What is being asked
Return all of the data exactly as given.

===============

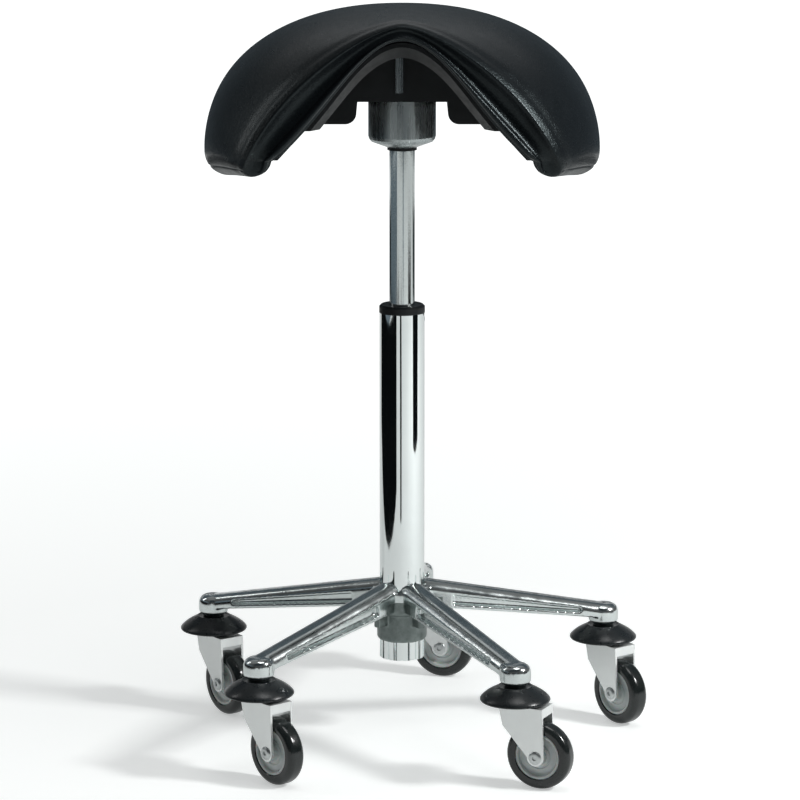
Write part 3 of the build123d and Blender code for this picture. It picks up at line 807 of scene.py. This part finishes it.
def make_castors():
    """Turned pieces for every castor, each in place of its plain CAD solid."""
    tyre, core, bumper, axle = tyre_mesh(), core_mesh(), bumper_mesh(), axle_mesh()
    for number in CASTORS:
        pin_frame, wheel_frame = castor_frames(number)
        wheel, castor = f"wheel_{number}", f"castor_{number}"
        parts = (
            ("tyre_ring", tyre, wheel_frame, "tyre", wheel, "tyre"),
            ("wheel_disc", core, wheel_frame, "grey_plastic", wheel, "wheel_core"),
            ("axle_bolt", axle, wheel_frame, "steel", castor, "castor_axle"),
            ("bumper_dome", bumper, pin_frame, "bumper_rubber", "base", "bumper"),
        )
        for name, mesh, place, slot, body, node in parts:
            obj = new_object(f"{name}_{number}", mesh)
            obj.matrix_world = place
            paint(obj, slot)
            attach(obj, body)
            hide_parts(f"{node}_{number}")
        soften_fork(nodes[f"castor_fork_{number}"])


# ---- cast star base ----------------------------------------------------------------
def make_base():
    """The casting keeps its CAD shape, with every edge rounded as a polished casting's."""
    star = nodes["base_casting"]
    remesh = star.modifiers.new("cast_skin", "REMESH")
    remesh.mode = "VOXEL"
    remesh.voxel_size = 0.0011
    remesh.use_smooth_shade = True
    relax = star.modifiers.new("polish", "SMOOTH")
    relax.factor = 0.5
    relax.iterations = 10


# The CAD nodes that stay in sight or inside, by the slot that finishes them.
SLOT_NODES = {
    "polished_alloy": ["base_casting"],
    "chrome": ["column_sleeve", "piston_rod", "release_lever"],
    "black_plastic": ["guide_bush", "rod_collar", "lever_grip", "cylinder_gland"]
    + ["seat_pan", "seat_cradle"],
    "brushed_steel": ["gas_cylinder"],
    "grey_alloy": ["mech_housing", "mount_flange", "front_strut"],
    "steel": ["bush_screw", "column_end_plate", "thrust_bearing", "retaining_clip", "piston"]
    + ["release_pin", "flange_screws", "lever_pivot_pin"]
    + [f"castor_stem_{number}" for number in CASTORS],
    "rubber": ["buffer_washer"],
    "fork_chrome": [f"castor_fork_{number}" for number in CASTORS],
}

make_camera()
make_studio()
looks = make_materials()
for slot, names in SLOT_NODES.items():
    for name in names:
        paint(nodes[name], slot)
make_saddle()
make_castors()
make_base()
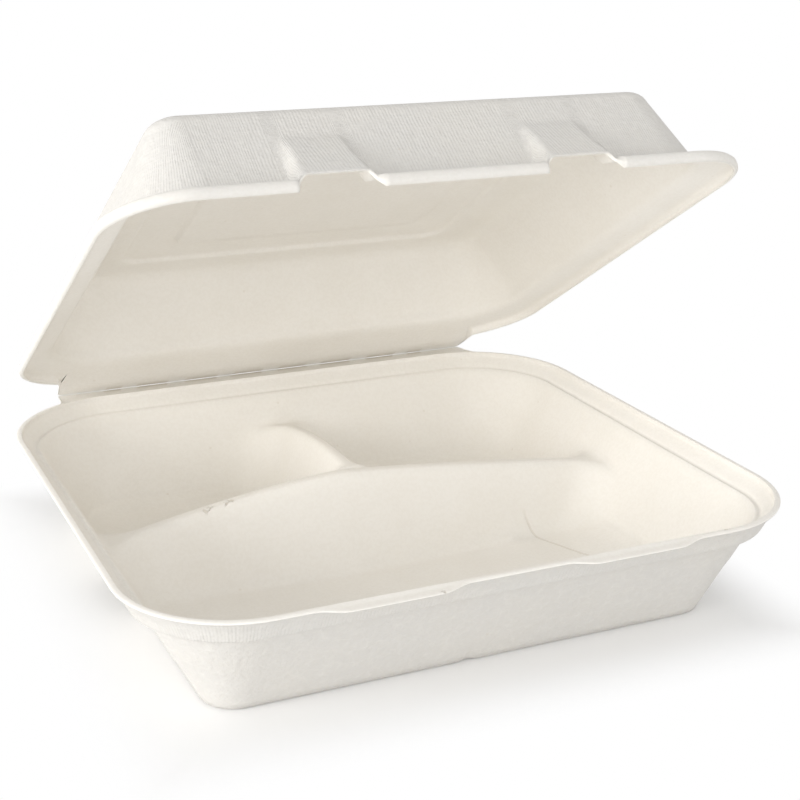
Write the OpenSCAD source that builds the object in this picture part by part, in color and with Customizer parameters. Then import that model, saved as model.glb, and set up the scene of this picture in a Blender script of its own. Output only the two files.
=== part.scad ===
// Three-compartment meal box moulded from sugarcane pulp: a tray and a hinged lid.
// Both halves are one thin sheet of even thickness. They meet at a creased strip with a
// row of short slits. The origin is on the table, midway between the tabs' free edges and
// the crease, with +Y towards the hinge. The lid stands open at lid_open degrees from shut.

/* [Sheet] */
// Thickness of the moulded sheet
sheet = 1.1; // [0.8:0.1:1.4]

/* [Tray] */
// Width of the tray over its rim, left to right
tray_w = 229; // [200:1:260]
// Depth of the tray over its rim, front to back
tray_d = 211; // [185:1:240]
// Height of the tray at the crest of its rim
tray_h = 41.5; // [37:0.5:47]
// Plan radius of the two front corners of the rim
front_corner = 38; // [30:1:46]
// Plan radius of the two back corners of the rim
back_corner = 42; // [30:1:50]
// How far the crest of the rim lies inside the outer edge
rim_crest = 1.8; // [1.4:0.2:2.2]
// How far the foot of the leaning band under the rim lies inside the outer edge
band_in = 5.2; // [4.6:0.2:6]
// Height of the rim and the band together
band_h = 9; // [8:0.5:11]
// How far the sloping wall starts inside the outer edge
wall_in = 9.5; // [9:0.1:11]
// How far the foot of the sloping wall lies inside the outer edge
foot_in = 24.9; // [22:0.1:28]
// Radius of the bottom edge
foot_r = 4; // [3:0.2:6]

/* [Dividers] */
// Front to back position of the long divider's crest
long_y = 11; // [0:1:20]
// Left to right position of the short divider's crest
short_x = -4; // [-12:1:12]
// Height of the dividers where they meet
divider_h = 33.2; // [28:0.1:36]
// How much the long divider sinks from the middle to each side wall
long_sag = 10.5; // [4:0.5:14]
// How much the short divider sinks towards the back wall
short_sag = 8; // [3:0.5:12]
// Half the width of a divider's rounded crest
crest_half = 3.6; // [3:0.2:5]
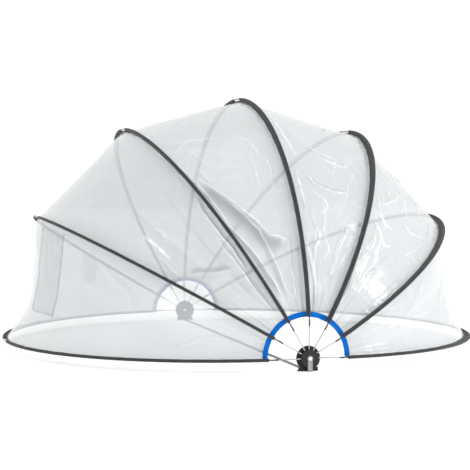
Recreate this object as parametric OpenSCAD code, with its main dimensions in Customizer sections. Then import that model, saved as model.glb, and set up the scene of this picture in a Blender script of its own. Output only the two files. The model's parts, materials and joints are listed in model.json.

===============

Result
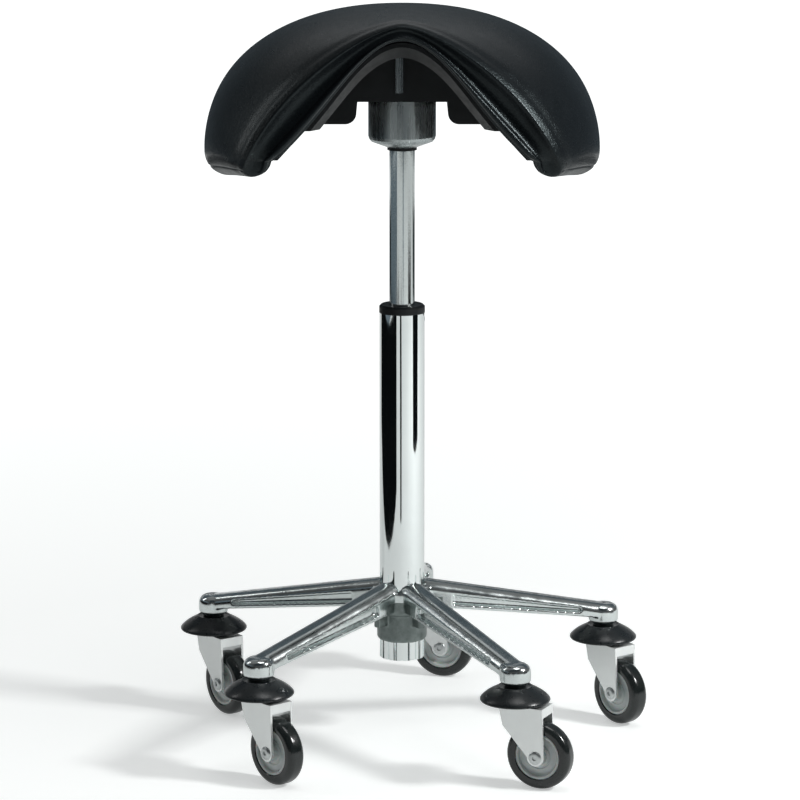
Write part 3 of the build123d and Blender code for this picture. It picks up at line 807 of scene.py. This part finishes it.
def make_castors():
    """Turned pieces for every castor, each in place of its plain CAD solid."""
    tyre, core, bumper, axle = tyre_mesh(), core_mesh(), bumper_mesh(), axle_mesh()
    for number in CASTORS:
        pin_frame, wheel_frame = castor_frames(number)
        wheel, castor = f"wheel_{number}", f"castor_{number}"
        parts = (
            ("tyre_ring", tyre, wheel_frame, "tyre", wheel, "tyre"),
            ("wheel_disc", core, wheel_frame, "grey_plastic", wheel, "wheel_core"),
            ("axle_bolt", axle, wheel_frame, "steel", castor, "castor_axle"),
            ("bumper_dome", bumper, pin_frame, "bumper_rubber", "base", "bumper"),
        )
        for name, mesh, place, slot, body, node in parts:
            obj = new_object(f"{name}_{number}", mesh)
            obj.matrix_world = place
            paint(obj, slot)
            attach(obj, body)
            hide_parts(f"{node}_{number}")
        soften_fork(nodes[f"castor_fork_{number}"])


# ---- cast star base ----------------------------------------------------------------
def make_base():
    """The casting keeps its CAD shape, with every edge rounded as a polished casting's."""
    star = nodes["base_casting"]
    remesh = star.modifiers.new("cast_skin", "REMESH")
    remesh.mode = "VOXEL"
    remesh.voxel_size = 0.0011
    remesh.use_smooth_shade = True
    relax = star.modifiers.new("polish", "SMOOTH")
    relax.factor = 0.5
    relax.iterations = 10


# The CAD nodes that stay in sight or inside, by the slot that finishes them.
SLOT_NODES = {
    "polished_alloy": ["base_casting"],
    "chrome": ["column_sleeve", "piston_rod", "release_lever"],
    "black_plastic": ["guide_bush", "rod_collar", "lever_grip", "cylinder_gland"]
    + ["seat_pan", "seat_cradle"],
    "brushed_steel": ["gas_cylinder"],
    "grey_alloy": ["mech_housing", "mount_flange", "front_strut"],
    "steel": ["bush_screw", "column_end_plate", "thrust_bearing", "retaining_clip", "piston"]
    + ["release_pin", "flange_screws", "lever_pivot_pin"]
    + [f"castor_stem_{number}" for number in CASTORS],
    "rubber": ["buffer_washer"],
    "fork_chrome": [f"castor_fork_{number}" for number in CASTORS],
}

make_camera()
make_studio()
looks = make_materials()
for slot, names in SLOT_NODES.items():
    for name in names:
        paint(nodes[name], slot)
make_saddle()
make_castors()
make_base()
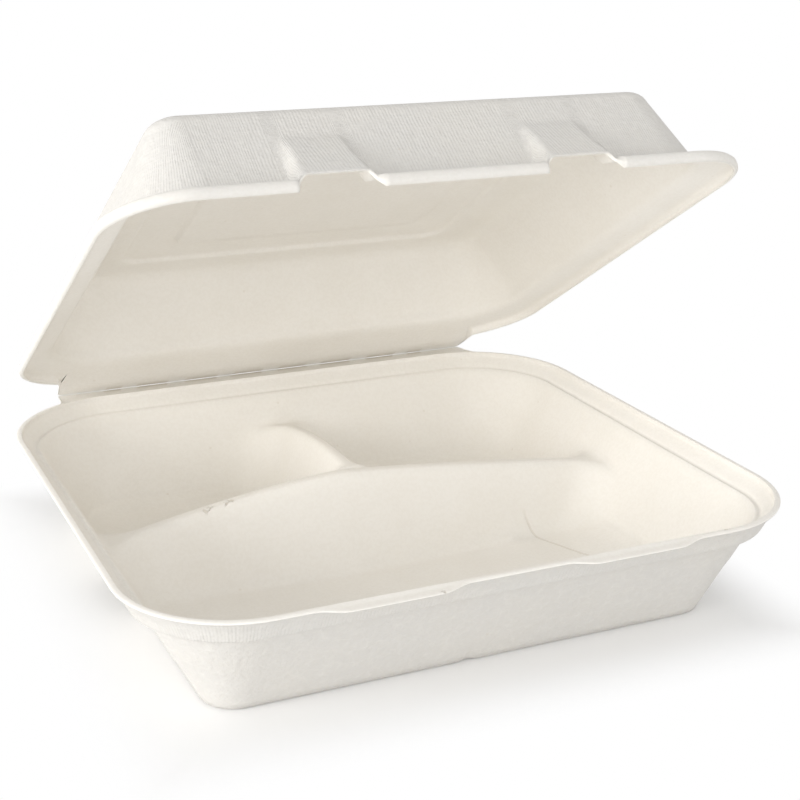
Write the OpenSCAD source that builds the object in this picture part by part, in color and with Customizer parameters. Then import that model, saved as model.glb, and set up the scene of this picture in a Blender script of its own. Output only the two files.
=== part.scad ===
// Three-compartment meal box moulded from sugarcane pulp: a tray and a hinged lid.
// Both halves are one thin sheet of even thickness. They meet at a creased strip with a
// row of short slits. The origin is on the table, midway between the tabs' free edges and
// the crease, with +Y towards the hinge. The lid stands open at lid_open degrees from shut.

/* [Sheet] */
// Thickness of the moulded sheet
sheet = 1.1; // [0.8:0.1:1.4]

/* [Tray] */
// Width of the tray over its rim, left to right
tray_w = 229; // [200:1:260]
// Depth of the tray over its rim, front to back
tray_d = 211; // [185:1:240]
// Height of the tray at the crest of its rim
tray_h = 41.5; // [37:0.5:47]
// Plan radius of the two front corners of the rim
front_corner = 38; // [30:1:46]
// Plan radius of the two back corners of the rim
back_corner = 42; // [30:1:50]
// How far the crest of the rim lies inside the outer edge
rim_crest = 1.8; // [1.4:0.2:2.2]
// How far the foot of the leaning band under the rim lies inside the outer edge
band_in = 5.2; // [4.6:0.2:6]
// Height of the rim and the band together
band_h = 9; // [8:0.5:11]
// How far the sloping wall starts inside the outer edge
wall_in = 9.5; // [9:0.1:11]
// How far the foot of the sloping wall lies inside the outer edge
foot_in = 24.9; // [22:0.1:28]
// Radius of the bottom edge
foot_r = 4; // [3:0.2:6]

/* [Dividers] */
// Front to back position of the long divider's crest
long_y = 11; // [0:1:20]
// Left to right position of the short divider's crest
short_x = -4; // [-12:1:12]
// Height of the dividers where they meet
divider_h = 33.2; // [28:0.1:36]
// How much the long divider sinks from the middle to each side wall
long_sag = 10.5; // [4:0.5:14]
// How much the short divider sinks towards the back wall
short_sag = 8; // [3:0.5:12]
// Half the width of a divider's rounded crest
crest_half = 3.6; // [3:0.2:5]
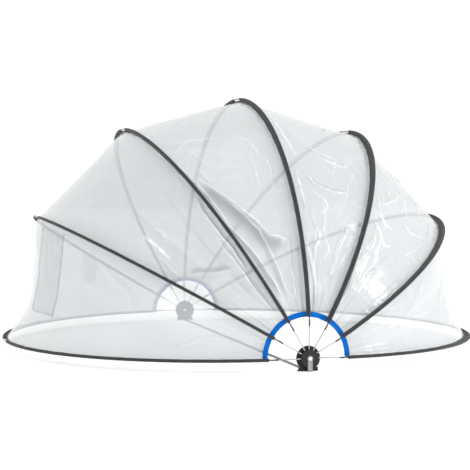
Recreate this object as parametric OpenSCAD code, with its main dimensions in Customizer sections. Then import that model, saved as model.glb, and set up the scene of this picture in a Blender script of its own. Output only the two files. The model's parts, materials and joints are listed in model.json.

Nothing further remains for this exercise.